Coluna de 9/5/2011
(próxima coluna: 26/5/2011)
A FOTOGENIA
Chico Buarque, numa de suas letras mais interessantes, discorre sobre a foto, mais especificamente sobre a foto três-por-quatro, constante na capa do CD “Paratodos”: “O retrato do artista quando moço / não é promissora, cândida figura / é a figura do larápio rastaquera / numa foto que não era para a capa. / Uma pose para câmera tão dura / cujo foco toda lírica solapa.” Assim começa a canção.
Eu gosto também muito dos últimos versos: “o retrato da paúra quando o cara / se prepara para dar a cara a tapa.” Afastando da letra toda a contextualização política que o Chico Buarque deu, é exatamente assim que eu me sinto quando tenho que tirar foto, tenho que fazer a pose para a câmera tão dura: o retrato da paúra. O retrato do sujeito que tem que dar a cara a tapa, do sujeito que não tem pra onde olhar senão para o seu próprio algoz.
Para mim, ser fotografado é bem pior do que ser filmado. Aquela coisa da pose, do ficar estático, do sorrir ou ficar sério. Por mais festivo que seja, por mais interessante que seja, é sempre um constrangimento, um momento em que minha alma tímida é exposta, é iluminada pelo flash. E lá se vai meu lirismo. Lá se vai minha alma ficar congelada, sequestrada por essa maquininha infalível.
Na busca por uma explicação para minha resistência em tirar fotos, ou melhor, é mais do que resistência, é a minha incapacidade de ser natural nas fotos (vide esse esboço ranzinza aí em cima), a minha preferida é a ideia de que a fotografia rouba a alma das pessoas. Tal ideia é atribuída aos índios, mas deus Google não me deu muita certeza. Assim, mesmo tendo ressalvas à ideia de reencarnação, sempre que sou obrigado a tirar uma foto, me considero a reencarnação de uma alma roubada em tempos idos, por uma daquelas máquinas fotográficas enormes do começo do século 20. É trauma que vem de longe.

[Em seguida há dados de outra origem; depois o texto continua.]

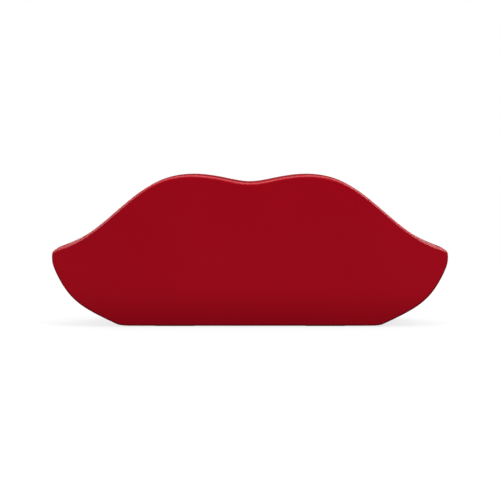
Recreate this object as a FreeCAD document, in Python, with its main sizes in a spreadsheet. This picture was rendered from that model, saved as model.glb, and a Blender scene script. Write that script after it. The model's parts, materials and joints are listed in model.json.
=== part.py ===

Outra ideia interessante surgiu quando eu escrevi um artigo sobre cinema. Li alguns conceitos sobre fotogenia. No princípio, era aquilo que produzia uma imagem nítida, depois ficou restrita ao corpo humano. Um corpo fotogênico era aquele capaz de trazer beleza à fotografia. A partir desse conceito, a ideia de luz ficou para trás e a fotogenia passou a ser apenas o encanto, a beleza, o poético que ficava na fotografia. Nesse momento, no começo do século 20, a fotogenia entrou para o campo do mistério, do inaudível, da poesia. Ou seja, a velha e boa aura. Aquela capacidade que alguns tem de ficarem bem na foto. Nada a ver com beleza, ou com corpos sarados e juventude. Está muito acima disso, está no campo do mistério.
A fotogenia é como algo genético: ou você tem ou você não tem. Diferente da simpatia, da educação, até mesmo da inteligência, não se pode adquirir, ou se esforçar para conseguir, ou disfarçar de vez em quando, nada dá jeito. A fotografia é implacável: ela jamais revelará o que o fotografado não tem.